_PROBLEM_
Reproduce only the lines of the material below that start at the line containing "The OpenSCAD and" and stop at the line containing "skin.faces.append(tuple(dict.fromkeys(corners)))". Keep both end lines.

_STORED RECORDS_
━━━━━━━━━━━━━━━━

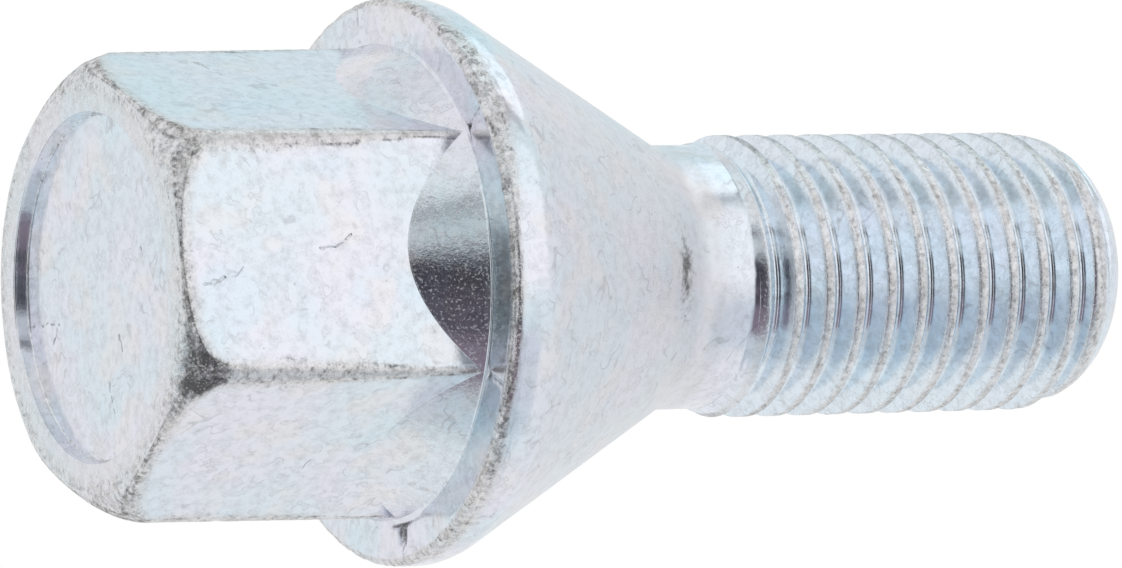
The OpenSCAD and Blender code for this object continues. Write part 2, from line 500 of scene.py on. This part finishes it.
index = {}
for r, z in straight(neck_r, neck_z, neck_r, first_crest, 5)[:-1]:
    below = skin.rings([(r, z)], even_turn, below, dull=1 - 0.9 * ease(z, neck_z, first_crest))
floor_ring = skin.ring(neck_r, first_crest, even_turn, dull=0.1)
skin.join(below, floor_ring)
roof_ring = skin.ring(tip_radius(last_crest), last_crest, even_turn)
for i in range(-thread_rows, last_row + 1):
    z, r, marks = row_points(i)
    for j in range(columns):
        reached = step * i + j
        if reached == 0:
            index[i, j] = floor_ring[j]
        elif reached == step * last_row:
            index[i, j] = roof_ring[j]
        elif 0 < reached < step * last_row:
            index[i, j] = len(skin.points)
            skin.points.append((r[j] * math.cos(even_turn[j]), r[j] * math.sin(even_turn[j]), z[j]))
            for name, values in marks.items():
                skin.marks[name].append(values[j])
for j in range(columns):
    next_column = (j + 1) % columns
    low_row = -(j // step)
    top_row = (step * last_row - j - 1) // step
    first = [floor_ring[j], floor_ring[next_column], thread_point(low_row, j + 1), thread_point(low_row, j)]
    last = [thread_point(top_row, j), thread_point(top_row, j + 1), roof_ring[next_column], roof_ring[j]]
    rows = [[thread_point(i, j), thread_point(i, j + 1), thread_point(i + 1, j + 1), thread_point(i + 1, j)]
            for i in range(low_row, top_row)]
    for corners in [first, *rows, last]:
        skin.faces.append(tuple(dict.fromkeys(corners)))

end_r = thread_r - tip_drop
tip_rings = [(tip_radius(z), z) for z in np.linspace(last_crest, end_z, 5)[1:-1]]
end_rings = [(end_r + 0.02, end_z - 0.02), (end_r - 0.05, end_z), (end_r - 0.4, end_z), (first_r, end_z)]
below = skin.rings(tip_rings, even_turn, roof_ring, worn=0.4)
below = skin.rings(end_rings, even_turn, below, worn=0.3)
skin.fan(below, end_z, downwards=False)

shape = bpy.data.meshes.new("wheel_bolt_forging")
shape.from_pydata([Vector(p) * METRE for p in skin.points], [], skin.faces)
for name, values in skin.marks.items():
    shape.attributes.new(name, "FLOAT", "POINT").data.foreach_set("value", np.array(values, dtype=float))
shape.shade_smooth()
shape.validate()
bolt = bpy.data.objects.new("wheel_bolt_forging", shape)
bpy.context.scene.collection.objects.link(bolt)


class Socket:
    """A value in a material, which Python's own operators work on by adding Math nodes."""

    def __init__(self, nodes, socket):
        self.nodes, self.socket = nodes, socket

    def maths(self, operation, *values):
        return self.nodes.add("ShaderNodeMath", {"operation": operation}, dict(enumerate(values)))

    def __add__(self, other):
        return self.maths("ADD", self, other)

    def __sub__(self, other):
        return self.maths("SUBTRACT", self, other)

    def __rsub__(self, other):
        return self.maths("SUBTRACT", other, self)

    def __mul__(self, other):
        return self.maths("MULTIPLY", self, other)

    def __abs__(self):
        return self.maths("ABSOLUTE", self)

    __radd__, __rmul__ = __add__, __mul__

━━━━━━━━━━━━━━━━

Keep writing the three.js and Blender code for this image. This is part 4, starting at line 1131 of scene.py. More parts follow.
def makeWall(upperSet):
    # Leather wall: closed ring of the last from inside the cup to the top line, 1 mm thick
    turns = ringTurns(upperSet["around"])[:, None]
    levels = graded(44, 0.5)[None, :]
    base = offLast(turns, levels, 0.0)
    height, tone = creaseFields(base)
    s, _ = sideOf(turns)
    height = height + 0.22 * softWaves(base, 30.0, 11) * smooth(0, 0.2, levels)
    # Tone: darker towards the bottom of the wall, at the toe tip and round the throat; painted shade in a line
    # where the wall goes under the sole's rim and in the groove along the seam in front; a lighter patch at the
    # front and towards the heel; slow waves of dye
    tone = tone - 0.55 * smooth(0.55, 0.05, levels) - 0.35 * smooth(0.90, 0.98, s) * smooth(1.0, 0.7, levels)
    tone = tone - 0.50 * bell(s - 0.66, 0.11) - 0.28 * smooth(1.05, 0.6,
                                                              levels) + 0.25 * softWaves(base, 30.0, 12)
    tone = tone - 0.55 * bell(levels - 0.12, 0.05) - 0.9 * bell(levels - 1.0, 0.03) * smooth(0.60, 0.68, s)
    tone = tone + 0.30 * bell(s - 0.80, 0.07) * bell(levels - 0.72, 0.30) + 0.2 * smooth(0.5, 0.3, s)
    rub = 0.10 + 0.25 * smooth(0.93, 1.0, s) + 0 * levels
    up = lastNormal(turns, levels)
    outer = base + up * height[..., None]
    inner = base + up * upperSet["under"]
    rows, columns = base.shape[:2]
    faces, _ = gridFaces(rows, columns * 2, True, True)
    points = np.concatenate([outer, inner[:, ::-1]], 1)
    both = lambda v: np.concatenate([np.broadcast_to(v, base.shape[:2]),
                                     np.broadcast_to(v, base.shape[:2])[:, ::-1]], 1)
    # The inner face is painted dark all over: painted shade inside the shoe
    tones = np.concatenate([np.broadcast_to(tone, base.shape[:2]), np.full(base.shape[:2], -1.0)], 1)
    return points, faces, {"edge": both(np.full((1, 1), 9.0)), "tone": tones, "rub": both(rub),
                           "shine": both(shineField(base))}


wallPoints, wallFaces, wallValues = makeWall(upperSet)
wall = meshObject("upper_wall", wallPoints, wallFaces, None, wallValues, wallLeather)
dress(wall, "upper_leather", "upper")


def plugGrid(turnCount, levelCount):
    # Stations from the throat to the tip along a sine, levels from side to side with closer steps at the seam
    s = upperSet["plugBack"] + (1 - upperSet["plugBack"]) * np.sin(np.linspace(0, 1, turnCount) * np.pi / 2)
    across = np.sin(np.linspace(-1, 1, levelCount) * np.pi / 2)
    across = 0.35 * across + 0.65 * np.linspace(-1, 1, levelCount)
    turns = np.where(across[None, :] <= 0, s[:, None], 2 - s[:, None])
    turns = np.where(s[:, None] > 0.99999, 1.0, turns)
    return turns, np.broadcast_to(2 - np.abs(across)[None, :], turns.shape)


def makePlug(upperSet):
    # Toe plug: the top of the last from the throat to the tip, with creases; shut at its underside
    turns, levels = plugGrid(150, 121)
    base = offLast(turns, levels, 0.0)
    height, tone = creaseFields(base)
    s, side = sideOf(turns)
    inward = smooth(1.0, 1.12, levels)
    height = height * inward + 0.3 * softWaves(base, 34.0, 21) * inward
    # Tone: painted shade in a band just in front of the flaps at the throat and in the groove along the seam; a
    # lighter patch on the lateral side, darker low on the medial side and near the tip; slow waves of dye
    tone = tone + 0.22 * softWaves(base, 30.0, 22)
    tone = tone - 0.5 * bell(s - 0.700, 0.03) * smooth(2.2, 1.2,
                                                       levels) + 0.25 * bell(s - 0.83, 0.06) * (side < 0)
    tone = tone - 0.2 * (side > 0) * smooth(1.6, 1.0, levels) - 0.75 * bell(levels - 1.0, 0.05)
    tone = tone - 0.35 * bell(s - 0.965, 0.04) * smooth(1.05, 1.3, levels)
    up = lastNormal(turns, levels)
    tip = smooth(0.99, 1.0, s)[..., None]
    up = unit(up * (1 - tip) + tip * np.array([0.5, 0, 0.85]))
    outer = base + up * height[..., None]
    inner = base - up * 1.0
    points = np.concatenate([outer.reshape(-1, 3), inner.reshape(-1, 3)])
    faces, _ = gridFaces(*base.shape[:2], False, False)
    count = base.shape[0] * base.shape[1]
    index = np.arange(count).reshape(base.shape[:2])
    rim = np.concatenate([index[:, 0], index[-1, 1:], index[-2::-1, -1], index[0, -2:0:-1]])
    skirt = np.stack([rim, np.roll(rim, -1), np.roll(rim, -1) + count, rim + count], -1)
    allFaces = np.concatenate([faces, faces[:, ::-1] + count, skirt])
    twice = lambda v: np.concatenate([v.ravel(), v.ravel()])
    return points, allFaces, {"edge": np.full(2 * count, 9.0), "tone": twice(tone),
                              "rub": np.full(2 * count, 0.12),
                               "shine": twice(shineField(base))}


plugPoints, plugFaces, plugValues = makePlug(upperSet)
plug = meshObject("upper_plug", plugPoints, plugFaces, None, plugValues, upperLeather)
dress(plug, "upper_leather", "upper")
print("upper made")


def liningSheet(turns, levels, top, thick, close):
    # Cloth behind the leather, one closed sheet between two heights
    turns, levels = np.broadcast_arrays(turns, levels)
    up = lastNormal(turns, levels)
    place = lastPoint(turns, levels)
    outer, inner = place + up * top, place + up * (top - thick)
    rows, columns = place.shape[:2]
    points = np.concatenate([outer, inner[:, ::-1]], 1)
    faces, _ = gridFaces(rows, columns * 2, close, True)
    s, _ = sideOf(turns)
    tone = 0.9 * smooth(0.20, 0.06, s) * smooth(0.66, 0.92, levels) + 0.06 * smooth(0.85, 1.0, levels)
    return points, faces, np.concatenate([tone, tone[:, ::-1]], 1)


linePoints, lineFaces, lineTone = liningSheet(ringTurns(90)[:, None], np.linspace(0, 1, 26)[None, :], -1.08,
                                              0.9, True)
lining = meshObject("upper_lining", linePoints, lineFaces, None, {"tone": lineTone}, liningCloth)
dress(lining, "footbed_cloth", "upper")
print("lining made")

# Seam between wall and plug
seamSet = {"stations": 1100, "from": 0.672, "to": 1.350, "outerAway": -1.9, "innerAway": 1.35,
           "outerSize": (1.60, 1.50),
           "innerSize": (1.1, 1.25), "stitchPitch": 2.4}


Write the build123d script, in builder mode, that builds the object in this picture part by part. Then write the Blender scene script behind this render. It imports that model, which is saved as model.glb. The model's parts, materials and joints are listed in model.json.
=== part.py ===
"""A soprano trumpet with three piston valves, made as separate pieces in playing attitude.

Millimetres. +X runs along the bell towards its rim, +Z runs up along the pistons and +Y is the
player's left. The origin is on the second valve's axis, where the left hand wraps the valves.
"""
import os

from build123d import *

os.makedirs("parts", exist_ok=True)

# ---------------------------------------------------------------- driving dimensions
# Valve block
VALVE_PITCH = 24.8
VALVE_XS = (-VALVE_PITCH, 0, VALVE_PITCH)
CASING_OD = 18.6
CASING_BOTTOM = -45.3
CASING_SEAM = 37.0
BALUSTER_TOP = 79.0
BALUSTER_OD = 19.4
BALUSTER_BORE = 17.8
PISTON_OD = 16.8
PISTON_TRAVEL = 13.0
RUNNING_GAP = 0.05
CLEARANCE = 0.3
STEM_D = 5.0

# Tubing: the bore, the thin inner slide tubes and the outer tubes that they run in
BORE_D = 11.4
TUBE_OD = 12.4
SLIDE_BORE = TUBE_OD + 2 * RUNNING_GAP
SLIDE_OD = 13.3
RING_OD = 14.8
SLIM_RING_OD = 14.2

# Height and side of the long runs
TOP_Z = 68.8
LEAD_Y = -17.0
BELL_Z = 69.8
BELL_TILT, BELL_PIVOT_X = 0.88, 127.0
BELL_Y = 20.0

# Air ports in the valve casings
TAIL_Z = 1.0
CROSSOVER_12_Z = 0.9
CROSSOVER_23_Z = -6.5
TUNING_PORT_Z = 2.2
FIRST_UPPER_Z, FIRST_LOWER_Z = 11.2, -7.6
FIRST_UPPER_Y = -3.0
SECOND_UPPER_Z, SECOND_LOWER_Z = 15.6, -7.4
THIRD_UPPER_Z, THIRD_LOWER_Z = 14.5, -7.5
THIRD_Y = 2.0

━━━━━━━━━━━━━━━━

_ANSWER TO THE TASK_
The OpenSCAD and Blender code for this object continues. Write part 2, from line 500 of scene.py on. This part finishes it.
index = {}
for r, z in straight(neck_r, neck_z, neck_r, first_crest, 5)[:-1]:
    below = skin.rings([(r, z)], even_turn, below, dull=1 - 0.9 * ease(z, neck_z, first_crest))
floor_ring = skin.ring(neck_r, first_crest, even_turn, dull=0.1)
skin.join(below, floor_ring)
roof_ring = skin.ring(tip_radius(last_crest), last_crest, even_turn)
for i in range(-thread_rows, last_row + 1):
    z, r, marks = row_points(i)
    for j in range(columns):
        reached = step * i + j
        if reached == 0:
            index[i, j] = floor_ring[j]
        elif reached == step * last_row:
            index[i, j] = roof_ring[j]
        elif 0 < reached < step * last_row:
            index[i, j] = len(skin.points)
            skin.points.append((r[j] * math.cos(even_turn[j]), r[j] * math.sin(even_turn[j]), z[j]))
            for name, values in marks.items():
                skin.marks[name].append(values[j])
for j in range(columns):
    next_column = (j + 1) % columns
    low_row = -(j // step)
    top_row = (step * last_row - j - 1) // step
    first = [floor_ring[j], floor_ring[next_column], thread_point(low_row, j + 1), thread_point(low_row, j)]
    last = [thread_point(top_row, j), thread_point(top_row, j + 1), roof_ring[next_column], roof_ring[j]]
    rows = [[thread_point(i, j), thread_point(i, j + 1), thread_point(i + 1, j + 1), thread_point(i + 1, j)]
            for i in range(low_row, top_row)]
    for corners in [first, *rows, last]:
        skin.faces.append(tuple(dict.fromkeys(corners)))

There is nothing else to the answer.